Baseline Metrics and Results
Metrics: SSIM, MS-SSIM, PSNR, LPIPS, SIOU, and inference latency per 81-frame clip on a single GPU.
| Method | SSIM (Par/Conv) | PSNR (Par/Conv) | LPIPS (Par/Conv) | SIOU (Par/Conv) | Latency |
|---|---|---|---|---|---|
| StereoDiffusion | 0.642 / 0.678 | 20.54 / 20.70 | 0.245 / 0.341 | 0.252 / 0.181 | 60 min |
| StereoCrafter | 0.553 / 0.706 | 17.67 / 23.79 | 0.298 / 0.203 | 0.226 / 0.213 | 1 min |
| Mono2Stereo | 0.649 / 0.795 | 20.89 / 25.76 | 0.222 / 0.191 | 0.241 / 0.201 | 15 min |
| StereoPilot | 0.861 / 0.837 | 27.74 / 27.86 | 0.087 / 0.122 | 0.408 / 0.260 | 11 s |
StereoPilot, trained on UniStereo, demonstrates leading fidelity and perceptual alignment—PSNR improvement by 7 dB over prior state-of-the-art and LPIPS reduced by half. Inference time is reduced to 11 seconds per clip, versus minutes or hours for previous approaches. This suggests UniStereo is critical for advancing real-time, robust, and generalizable mono-to-stereo models (Shen et al., 18 Dec 2025).

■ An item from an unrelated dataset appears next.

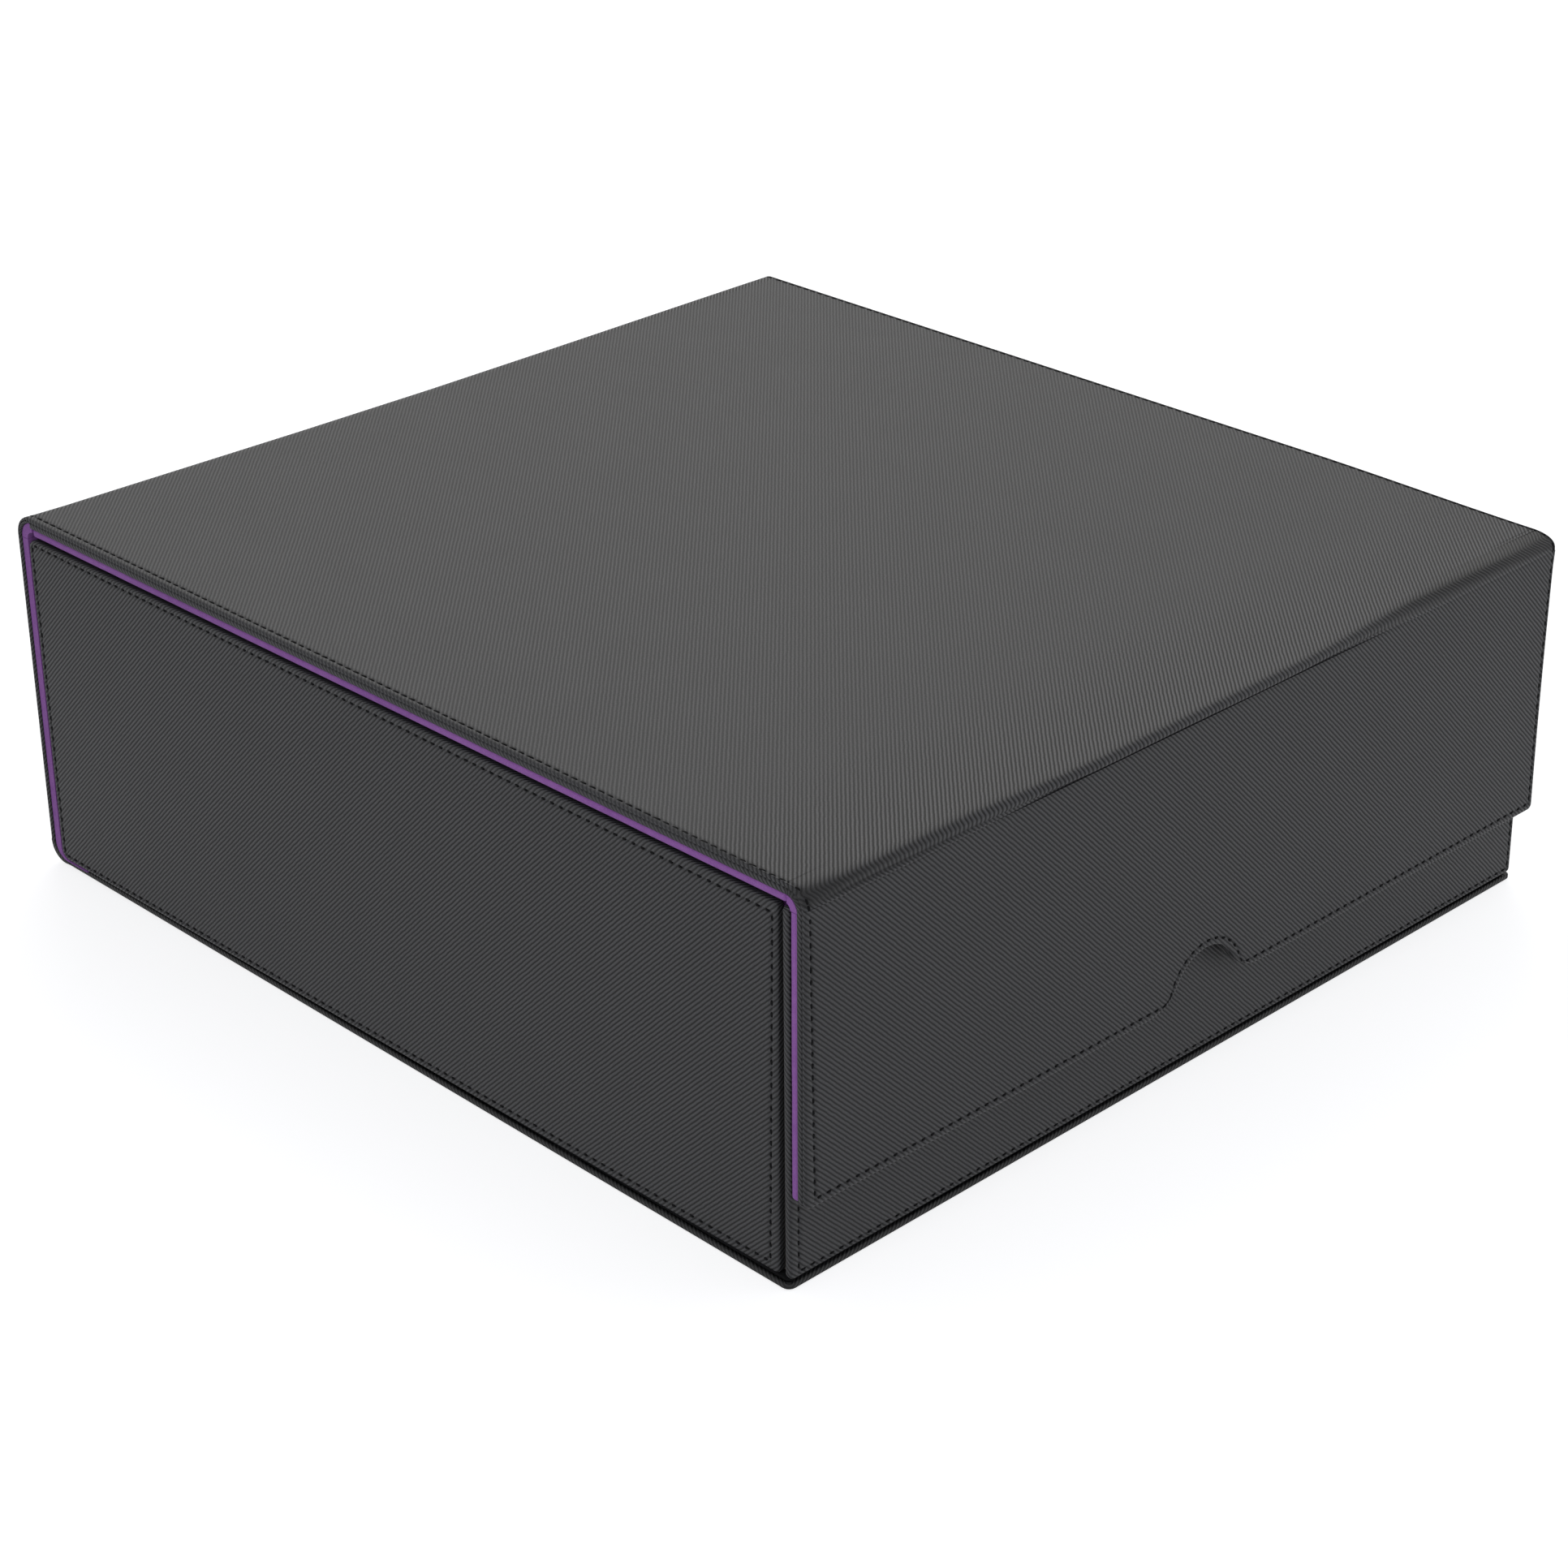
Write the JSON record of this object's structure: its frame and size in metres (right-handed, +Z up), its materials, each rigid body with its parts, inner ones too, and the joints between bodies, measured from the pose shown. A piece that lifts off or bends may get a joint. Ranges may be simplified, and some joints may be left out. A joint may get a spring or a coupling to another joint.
{
  "type": "card storage box",
  "caption": "Flat rectangular card storage box in a ribbed dark wrap with a fold-back lid, a drop flap with a thumb notch, purple lining and long card rows.",
  "frame": {"origin": "on the surface the box stands on, under the middle of the closed box", "axes": "+X to the right seen from the front, +Y to the back where the lid hinges, +Z up; the flap faces -Y"},
  "size_m": [0.292, 0.313, 0.11],
  "materials": {
    "textured_skin": "satin",
    "purple_lining": "matte",
    "grey_board": "matte",
    "black_paper": "matte",
    "plated_steel": "satin"
  },
  "bodies": {
    "lid": {"top_skin": "textured_skin", "top_board": "grey_board", "top_lining": "purple_lining", "front_fold": "textured_skin", "front_lining_fold": "purple_lining", "rear_fold": "textured_skin", "rear_lining_fold": "purple_lining"},
    "flap": {"flap_skin": "textured_skin", "flap_board": "grey_board", "flap_lining": "purple_lining", "flap_magnet_1": "plated_steel", "flap_magnet_2": "plated_steel", "flap_magnet_3": "plated_steel", "flap_magnet_4": "plated_steel"},
    "tray": {"back_skin": "textured_skin", "back_board": "grey_board", "back_lining": "purple_lining", "base_fold": "textured_skin", "base_skin": "textured_skin", "base_board": "grey_board", "base_sheet": "black_paper", "left_wall_skin": "textured_skin", "left_wall_board": "grey_board", "left_wall_lining": "purple_lining", "right_wall_skin": "textured_skin", "right_wall_board": "grey_board", "right_wall_lining": "purple_lining", "front_wall_skin": "textured_skin", "front_wall_board": "grey_board", "front_stiffener": "grey_board", "front_wall_lining": "purple_lining", "keeper_disc_1": "plated_steel", "keeper_disc_2": "plated_steel", "keeper_disc_3": "plated_steel", "keeper_disc_4": "plated_steel", "back_stiffener": "grey_board", "back_wall_lining": "purple_lining", "floor_board": "grey_board", "floor_lining": "purple_lining", "partition_lining_1": "purple_lining", "partition_lining_2": "purple_lining", "partition_lining_3": "purple_lining", "partition_board_1": "grey_board", "partition_board_2": "grey_board", "partition_board_3": "grey_board"},
    "divider_1": {"divider_1": "textured_skin"},
    "divider_2": {"divider_2": "textured_skin"},
    "divider_3": {"divider_3": "textured_skin"},
    "divider_4": {"divider_4": "textured_skin"}
  },
  "joints": [
    {"name": "lid_hinge", "type": "hinge", "parent": "tray", "child": "lid", "pos_m": [0, 0.1557, 0.10845], "axis": [-1, 0, 0], "range_deg": [0, 180], "deforming": ["rear_fold", "rear_lining_fold"]},
    {"name": "flap_hinge", "type": "hinge", "parent": "lid", "child": "flap", "pos_m": [0, -0.15495, 0.10845], "axis": [-1, 0, 0], "range_deg": [0, 180], "deforming": ["front_fold", "front_lining_fold"]},
    {"name": "divider_1_slide", "type": "slide", "parent": "tray", "child": "divider_1", "axis": [0, -1, 0], "range_m": [0, 0.2903]},
    {"name": "divider_2_slide", "type": "slide", "parent": "tray", "child": "divider_2", "axis": [0, -1, 0], "range_m": [0, 0.2903]},
    {"name": "divider_3_slide", "type": "slide", "parent": "tray", "child": "divider_3", "axis": [0, -1, 0], "range_m": [0, 0.2903]},
    {"name": "divider_4_slide", "type": "slide", "parent": "tray", "child": "divider_4", "axis": [0, -1, 0], "range_m": [0, 0.2903]}
  ]
}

7. Significance and Research Implications
UniStereo establishes the first regime for equitable evaluation of mono-to-stereo conversion across both prevailing geometric conventions in stereoscopic video. Its careful design—unified geometry coverage, exhaustive preprocessing, domain-balanced splits, and multi-modal annotations—directly addresses format-specific biases that previously hampered the field. The dataset lowers the barrier to reproducible benchmarking, catalyzing robust model development (as in the StereoPilot framework) and facilitating new research on text-conditioned conversion and generalization across diverse content domains. The public data release, detailed metadata, and alignment with open-source evaluation protocols are designed to advance the scientific rigor and comparability in stereo video research (Shen et al., 18 Dec 2025).